**Prompt:** Go through the material and pull out every line with the string "scene" in it.

**Recorded information:**
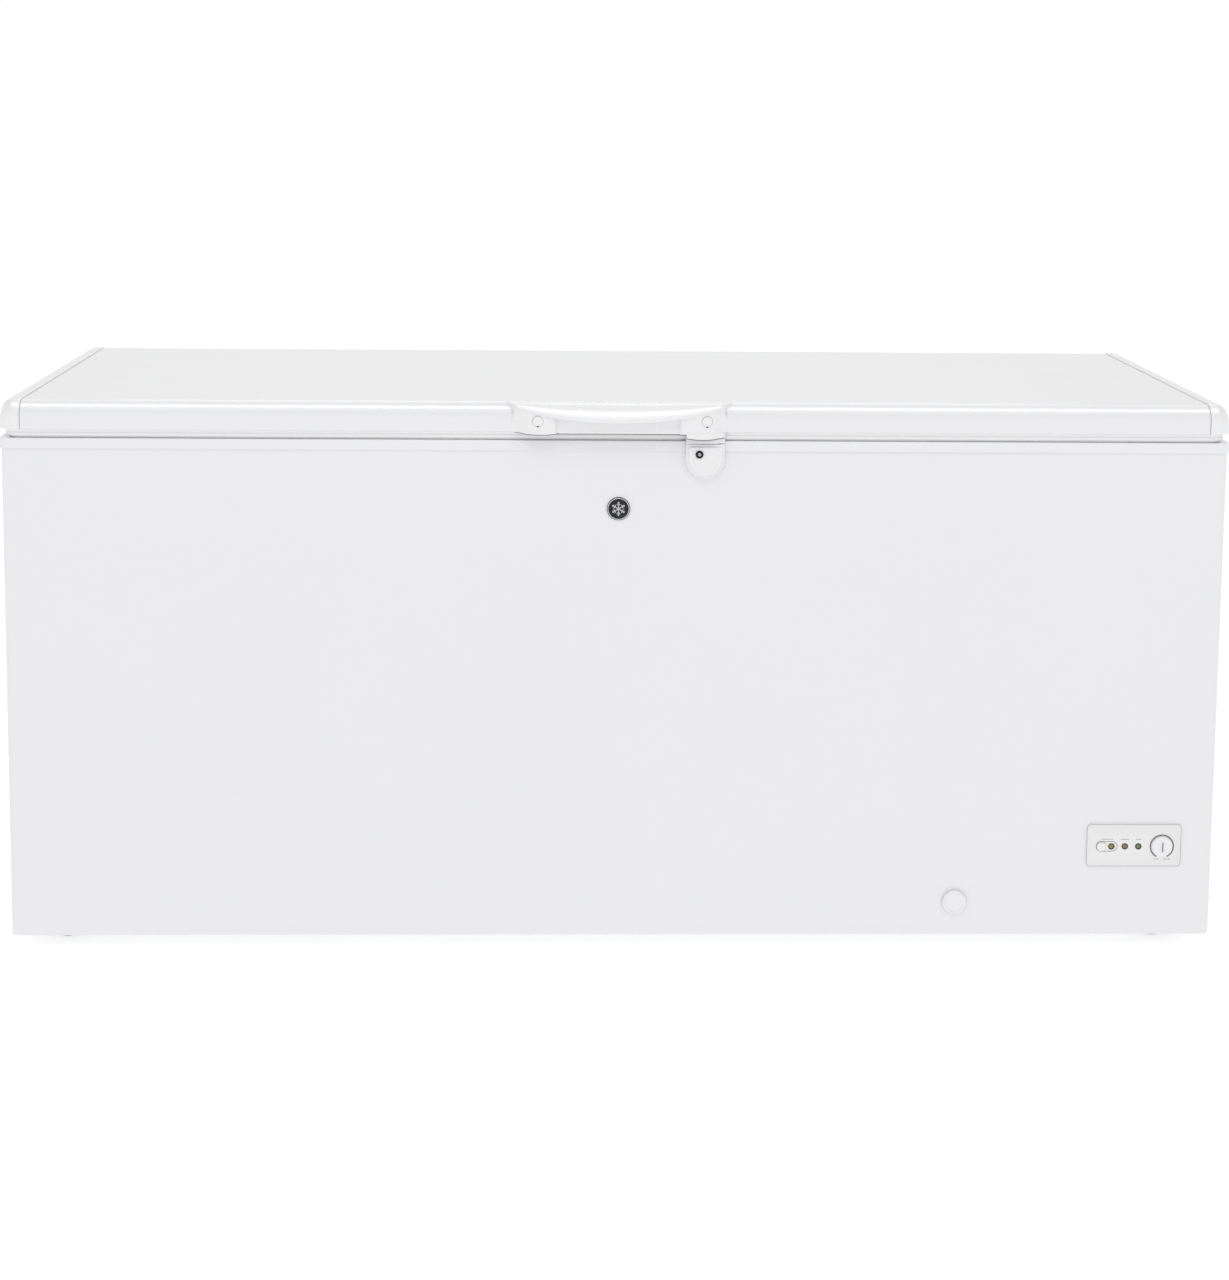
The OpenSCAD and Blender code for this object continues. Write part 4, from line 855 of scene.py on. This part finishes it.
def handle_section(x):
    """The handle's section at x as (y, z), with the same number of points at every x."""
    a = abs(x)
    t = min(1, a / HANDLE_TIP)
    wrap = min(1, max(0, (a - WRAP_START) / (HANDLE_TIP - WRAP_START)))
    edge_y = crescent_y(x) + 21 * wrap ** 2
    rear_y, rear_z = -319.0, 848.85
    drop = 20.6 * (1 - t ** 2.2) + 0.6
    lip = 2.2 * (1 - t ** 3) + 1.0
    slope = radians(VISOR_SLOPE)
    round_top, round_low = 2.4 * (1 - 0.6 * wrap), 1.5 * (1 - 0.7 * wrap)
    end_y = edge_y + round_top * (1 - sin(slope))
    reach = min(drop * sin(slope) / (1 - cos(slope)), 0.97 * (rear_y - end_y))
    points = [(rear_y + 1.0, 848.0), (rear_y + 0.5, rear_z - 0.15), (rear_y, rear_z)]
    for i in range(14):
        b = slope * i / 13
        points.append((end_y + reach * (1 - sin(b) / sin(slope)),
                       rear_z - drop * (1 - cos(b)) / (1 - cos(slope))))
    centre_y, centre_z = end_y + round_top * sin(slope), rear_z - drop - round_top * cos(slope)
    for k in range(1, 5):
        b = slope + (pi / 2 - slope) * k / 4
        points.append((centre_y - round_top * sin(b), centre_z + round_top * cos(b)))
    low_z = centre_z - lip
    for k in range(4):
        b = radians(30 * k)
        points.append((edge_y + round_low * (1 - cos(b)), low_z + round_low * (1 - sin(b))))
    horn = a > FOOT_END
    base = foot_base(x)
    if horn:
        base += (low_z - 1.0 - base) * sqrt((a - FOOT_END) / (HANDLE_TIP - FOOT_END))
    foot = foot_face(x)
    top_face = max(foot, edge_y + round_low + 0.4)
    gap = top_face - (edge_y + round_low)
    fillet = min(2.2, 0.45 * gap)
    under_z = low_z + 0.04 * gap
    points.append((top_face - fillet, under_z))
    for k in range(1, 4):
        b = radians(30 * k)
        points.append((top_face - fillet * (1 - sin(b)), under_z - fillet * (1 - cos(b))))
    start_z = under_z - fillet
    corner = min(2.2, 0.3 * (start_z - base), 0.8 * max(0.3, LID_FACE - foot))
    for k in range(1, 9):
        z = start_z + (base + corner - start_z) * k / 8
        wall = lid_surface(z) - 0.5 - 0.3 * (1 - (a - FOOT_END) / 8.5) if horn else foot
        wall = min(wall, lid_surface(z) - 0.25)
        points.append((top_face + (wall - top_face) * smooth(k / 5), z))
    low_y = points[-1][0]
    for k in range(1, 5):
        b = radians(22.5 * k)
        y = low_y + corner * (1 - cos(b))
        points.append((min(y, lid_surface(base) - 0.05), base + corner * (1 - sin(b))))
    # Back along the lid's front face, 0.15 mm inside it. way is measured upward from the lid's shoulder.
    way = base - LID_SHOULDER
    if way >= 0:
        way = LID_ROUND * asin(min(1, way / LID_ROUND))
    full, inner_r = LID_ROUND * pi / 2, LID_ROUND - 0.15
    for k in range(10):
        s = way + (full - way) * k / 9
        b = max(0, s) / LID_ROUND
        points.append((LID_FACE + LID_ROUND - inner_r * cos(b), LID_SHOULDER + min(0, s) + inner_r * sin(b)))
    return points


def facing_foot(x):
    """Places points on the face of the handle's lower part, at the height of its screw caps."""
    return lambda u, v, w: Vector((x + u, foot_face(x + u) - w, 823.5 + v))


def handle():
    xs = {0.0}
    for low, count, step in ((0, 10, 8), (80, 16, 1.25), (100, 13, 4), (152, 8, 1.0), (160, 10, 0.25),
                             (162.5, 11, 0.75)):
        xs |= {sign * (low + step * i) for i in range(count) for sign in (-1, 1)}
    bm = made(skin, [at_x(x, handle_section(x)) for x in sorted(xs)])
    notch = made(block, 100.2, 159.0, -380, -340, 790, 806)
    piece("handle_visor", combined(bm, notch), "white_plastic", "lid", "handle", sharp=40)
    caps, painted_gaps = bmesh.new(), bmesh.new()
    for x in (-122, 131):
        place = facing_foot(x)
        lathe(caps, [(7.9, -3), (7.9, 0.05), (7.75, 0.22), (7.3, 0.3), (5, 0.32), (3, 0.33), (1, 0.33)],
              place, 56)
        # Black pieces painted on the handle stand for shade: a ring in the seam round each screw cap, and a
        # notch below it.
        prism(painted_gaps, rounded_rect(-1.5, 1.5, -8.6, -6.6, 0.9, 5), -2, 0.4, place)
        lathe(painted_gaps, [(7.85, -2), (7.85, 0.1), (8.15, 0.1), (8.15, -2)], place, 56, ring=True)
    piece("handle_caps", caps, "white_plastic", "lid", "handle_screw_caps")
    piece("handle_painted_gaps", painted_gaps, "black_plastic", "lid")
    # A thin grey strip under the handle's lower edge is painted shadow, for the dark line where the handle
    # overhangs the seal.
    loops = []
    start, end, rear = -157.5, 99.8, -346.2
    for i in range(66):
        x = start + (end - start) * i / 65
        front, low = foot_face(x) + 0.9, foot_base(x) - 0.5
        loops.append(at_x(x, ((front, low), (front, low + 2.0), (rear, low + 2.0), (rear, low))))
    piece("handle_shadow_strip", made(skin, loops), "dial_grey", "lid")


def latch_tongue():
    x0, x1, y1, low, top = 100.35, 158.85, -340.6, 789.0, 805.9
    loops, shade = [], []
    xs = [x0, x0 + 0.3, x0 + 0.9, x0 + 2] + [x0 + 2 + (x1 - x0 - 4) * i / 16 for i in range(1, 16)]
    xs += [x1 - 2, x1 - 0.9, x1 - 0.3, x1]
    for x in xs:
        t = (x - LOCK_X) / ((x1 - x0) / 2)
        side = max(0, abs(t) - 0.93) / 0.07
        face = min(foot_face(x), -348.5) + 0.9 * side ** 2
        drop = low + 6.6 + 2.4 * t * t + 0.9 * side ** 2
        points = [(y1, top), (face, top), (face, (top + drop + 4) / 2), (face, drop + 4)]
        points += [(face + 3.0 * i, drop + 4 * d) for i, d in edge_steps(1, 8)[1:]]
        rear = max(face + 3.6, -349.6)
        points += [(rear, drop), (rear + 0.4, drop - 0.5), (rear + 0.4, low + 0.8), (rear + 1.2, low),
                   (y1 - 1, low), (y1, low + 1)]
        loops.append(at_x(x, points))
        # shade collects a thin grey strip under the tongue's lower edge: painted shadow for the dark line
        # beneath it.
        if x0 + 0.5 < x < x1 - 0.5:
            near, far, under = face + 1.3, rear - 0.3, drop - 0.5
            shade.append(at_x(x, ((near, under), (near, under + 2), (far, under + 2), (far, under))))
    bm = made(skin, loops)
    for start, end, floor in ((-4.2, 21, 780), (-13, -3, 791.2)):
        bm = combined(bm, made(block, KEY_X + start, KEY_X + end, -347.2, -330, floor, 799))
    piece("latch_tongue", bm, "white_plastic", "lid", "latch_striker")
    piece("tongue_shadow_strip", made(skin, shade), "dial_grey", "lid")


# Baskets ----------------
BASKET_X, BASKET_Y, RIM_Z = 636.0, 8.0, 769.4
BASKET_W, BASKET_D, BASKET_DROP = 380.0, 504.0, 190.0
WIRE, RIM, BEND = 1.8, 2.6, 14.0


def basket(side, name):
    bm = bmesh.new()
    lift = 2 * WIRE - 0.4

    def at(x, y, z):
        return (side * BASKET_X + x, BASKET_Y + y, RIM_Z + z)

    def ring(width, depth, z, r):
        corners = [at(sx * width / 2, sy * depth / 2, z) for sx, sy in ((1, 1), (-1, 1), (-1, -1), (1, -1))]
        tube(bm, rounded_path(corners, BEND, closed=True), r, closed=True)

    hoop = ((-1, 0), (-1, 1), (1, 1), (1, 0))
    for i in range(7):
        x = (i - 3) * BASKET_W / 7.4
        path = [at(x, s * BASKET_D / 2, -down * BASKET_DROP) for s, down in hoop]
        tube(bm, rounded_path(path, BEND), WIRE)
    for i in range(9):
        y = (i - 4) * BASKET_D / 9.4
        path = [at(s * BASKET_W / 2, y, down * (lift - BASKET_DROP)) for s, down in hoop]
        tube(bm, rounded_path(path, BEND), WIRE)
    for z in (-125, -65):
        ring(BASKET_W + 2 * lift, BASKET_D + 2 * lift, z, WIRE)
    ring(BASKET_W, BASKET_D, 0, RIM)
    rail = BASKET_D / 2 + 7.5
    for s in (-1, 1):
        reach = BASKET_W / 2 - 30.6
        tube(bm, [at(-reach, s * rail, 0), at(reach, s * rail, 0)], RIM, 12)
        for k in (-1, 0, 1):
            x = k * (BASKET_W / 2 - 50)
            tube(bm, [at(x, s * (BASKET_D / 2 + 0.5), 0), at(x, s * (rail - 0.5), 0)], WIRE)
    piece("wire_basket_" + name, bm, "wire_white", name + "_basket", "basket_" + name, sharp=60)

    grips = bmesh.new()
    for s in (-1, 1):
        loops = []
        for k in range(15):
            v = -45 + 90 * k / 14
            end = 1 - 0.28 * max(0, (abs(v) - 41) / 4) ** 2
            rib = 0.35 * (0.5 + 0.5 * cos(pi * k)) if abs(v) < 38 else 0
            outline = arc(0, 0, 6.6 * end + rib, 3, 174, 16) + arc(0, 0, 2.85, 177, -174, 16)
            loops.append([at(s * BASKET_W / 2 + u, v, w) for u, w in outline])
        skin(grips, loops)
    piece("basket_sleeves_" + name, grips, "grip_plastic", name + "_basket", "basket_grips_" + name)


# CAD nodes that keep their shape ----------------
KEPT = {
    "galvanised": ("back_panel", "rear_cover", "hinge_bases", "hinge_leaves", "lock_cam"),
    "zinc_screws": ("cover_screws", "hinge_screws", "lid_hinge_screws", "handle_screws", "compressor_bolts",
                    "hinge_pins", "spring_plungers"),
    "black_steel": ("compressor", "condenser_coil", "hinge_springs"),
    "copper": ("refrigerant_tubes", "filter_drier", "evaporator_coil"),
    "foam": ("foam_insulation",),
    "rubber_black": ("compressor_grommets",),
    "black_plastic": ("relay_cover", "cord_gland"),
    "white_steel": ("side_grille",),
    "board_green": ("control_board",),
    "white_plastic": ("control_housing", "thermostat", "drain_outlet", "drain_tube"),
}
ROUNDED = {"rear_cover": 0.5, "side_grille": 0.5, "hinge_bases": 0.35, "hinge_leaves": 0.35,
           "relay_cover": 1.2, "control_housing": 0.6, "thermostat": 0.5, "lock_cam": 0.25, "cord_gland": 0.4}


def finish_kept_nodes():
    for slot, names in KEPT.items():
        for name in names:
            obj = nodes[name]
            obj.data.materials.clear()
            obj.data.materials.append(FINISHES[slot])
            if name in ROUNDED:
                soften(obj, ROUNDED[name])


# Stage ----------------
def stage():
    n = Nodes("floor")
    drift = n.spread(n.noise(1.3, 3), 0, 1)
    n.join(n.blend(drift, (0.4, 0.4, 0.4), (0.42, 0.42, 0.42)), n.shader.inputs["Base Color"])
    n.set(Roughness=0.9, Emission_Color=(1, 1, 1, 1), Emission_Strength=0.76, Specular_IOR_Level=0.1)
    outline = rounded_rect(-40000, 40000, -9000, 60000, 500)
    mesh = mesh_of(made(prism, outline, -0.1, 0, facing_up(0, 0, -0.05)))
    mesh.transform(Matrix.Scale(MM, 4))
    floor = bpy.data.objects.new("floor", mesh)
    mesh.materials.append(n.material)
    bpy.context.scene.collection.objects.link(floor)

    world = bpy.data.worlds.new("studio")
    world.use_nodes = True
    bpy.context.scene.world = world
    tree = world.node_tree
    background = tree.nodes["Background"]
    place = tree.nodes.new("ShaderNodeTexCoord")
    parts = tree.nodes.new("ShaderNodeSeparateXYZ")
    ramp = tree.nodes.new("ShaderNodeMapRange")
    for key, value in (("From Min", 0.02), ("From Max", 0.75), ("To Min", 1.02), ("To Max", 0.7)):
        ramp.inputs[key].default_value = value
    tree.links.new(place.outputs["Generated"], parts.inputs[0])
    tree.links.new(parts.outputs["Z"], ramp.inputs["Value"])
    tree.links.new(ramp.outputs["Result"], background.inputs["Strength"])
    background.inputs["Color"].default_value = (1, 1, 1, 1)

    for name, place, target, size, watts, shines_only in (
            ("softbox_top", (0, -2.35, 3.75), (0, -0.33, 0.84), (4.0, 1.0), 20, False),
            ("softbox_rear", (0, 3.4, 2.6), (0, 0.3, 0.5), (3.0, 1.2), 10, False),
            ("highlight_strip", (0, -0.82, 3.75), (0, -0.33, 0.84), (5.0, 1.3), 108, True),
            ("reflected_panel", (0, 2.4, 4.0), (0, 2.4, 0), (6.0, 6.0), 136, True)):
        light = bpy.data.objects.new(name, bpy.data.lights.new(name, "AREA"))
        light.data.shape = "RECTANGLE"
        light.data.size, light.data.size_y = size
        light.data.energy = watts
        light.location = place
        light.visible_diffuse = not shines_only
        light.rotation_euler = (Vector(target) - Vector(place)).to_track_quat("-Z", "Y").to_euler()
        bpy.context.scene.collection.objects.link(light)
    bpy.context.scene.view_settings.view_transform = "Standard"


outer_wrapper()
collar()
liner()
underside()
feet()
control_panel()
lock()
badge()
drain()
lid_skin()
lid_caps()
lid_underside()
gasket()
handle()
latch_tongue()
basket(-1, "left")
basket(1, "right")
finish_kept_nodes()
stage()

**Response:**
The OpenSCAD and Blender code for this object continues. Write part 4, from line 855 of scene.py on. This part finishes it.
    bpy.context.scene.collection.objects.link(floor)
    bpy.context.scene.world = world
        bpy.context.scene.collection.objects.link(light)
    bpy.context.scene.view_settings.view_transform = "Standard"